Copy out the complete listing, word for word.

= = = =

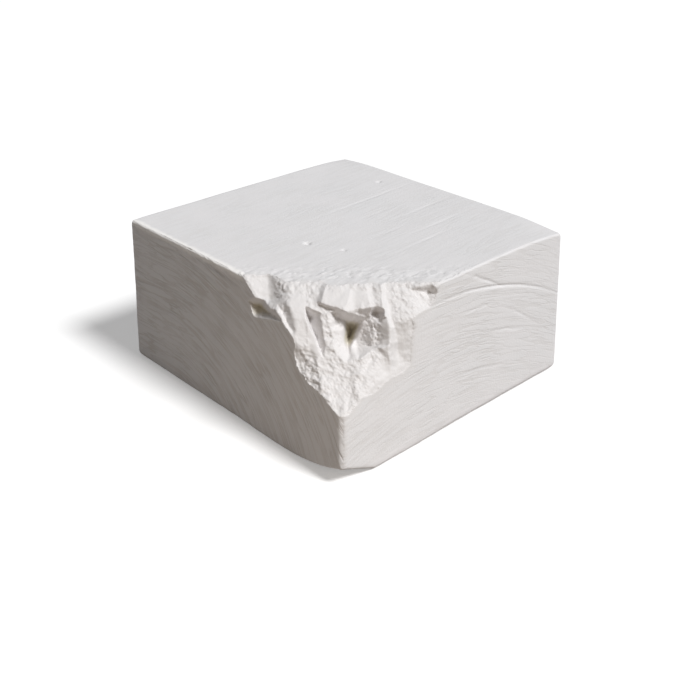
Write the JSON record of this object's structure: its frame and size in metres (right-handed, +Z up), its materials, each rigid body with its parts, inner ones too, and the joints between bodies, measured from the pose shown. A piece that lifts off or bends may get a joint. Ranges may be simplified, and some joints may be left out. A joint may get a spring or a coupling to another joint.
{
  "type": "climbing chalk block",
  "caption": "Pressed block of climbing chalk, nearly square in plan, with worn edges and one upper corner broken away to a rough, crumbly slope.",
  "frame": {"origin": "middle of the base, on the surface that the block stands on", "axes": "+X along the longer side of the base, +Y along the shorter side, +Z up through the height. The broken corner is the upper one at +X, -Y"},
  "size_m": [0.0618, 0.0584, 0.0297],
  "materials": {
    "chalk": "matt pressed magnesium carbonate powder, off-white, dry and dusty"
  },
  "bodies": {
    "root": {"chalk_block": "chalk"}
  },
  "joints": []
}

= = = =

(REPLY):
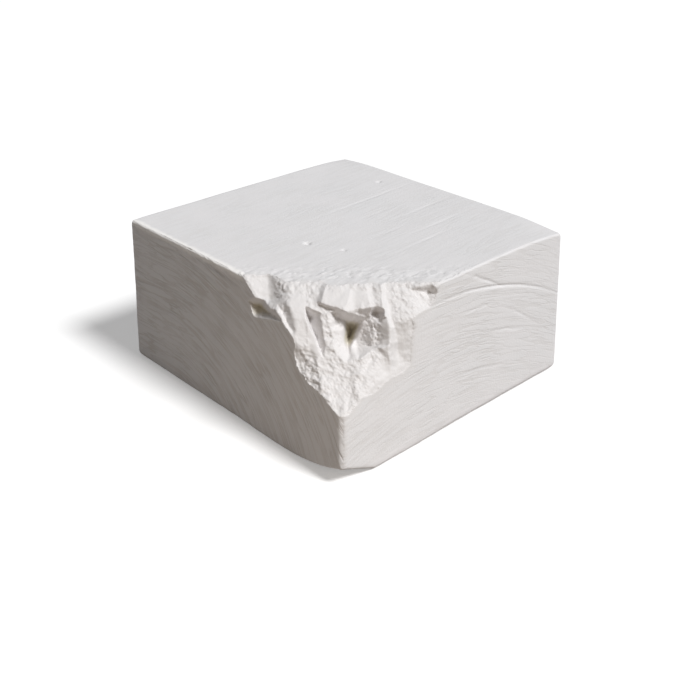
Write the JSON record of this object's structure: its frame and size in metres (right-handed, +Z up), its materials, each rigid body with its parts, inner ones too, and the joints between bodies, measured from the pose shown. A piece that lifts off or bends may get a joint. Ranges may be simplified, and some joints may be left out. A joint may get a spring or a coupling to another joint.
{
  "type": "climbing chalk block",
  "caption": "Pressed block of climbing chalk, nearly square in plan, with worn edges and one upper corner broken away to a rough, crumbly slope.",
  "frame": {"origin": "middle of the base, on the surface that the block stands on", "axes": "+X along the longer side of the base, +Y along the shorter side, +Z up through the height. The broken corner is the upper one at +X, -Y"},
  "size_m": [0.0618, 0.0584, 0.0297],
  "materials": {
    "chalk": "matt pressed magnesium carbonate powder, off-white, dry and dusty"
  },
  "bodies": {
    "root": {"chalk_block": "chalk"}
  },
  "joints": []
}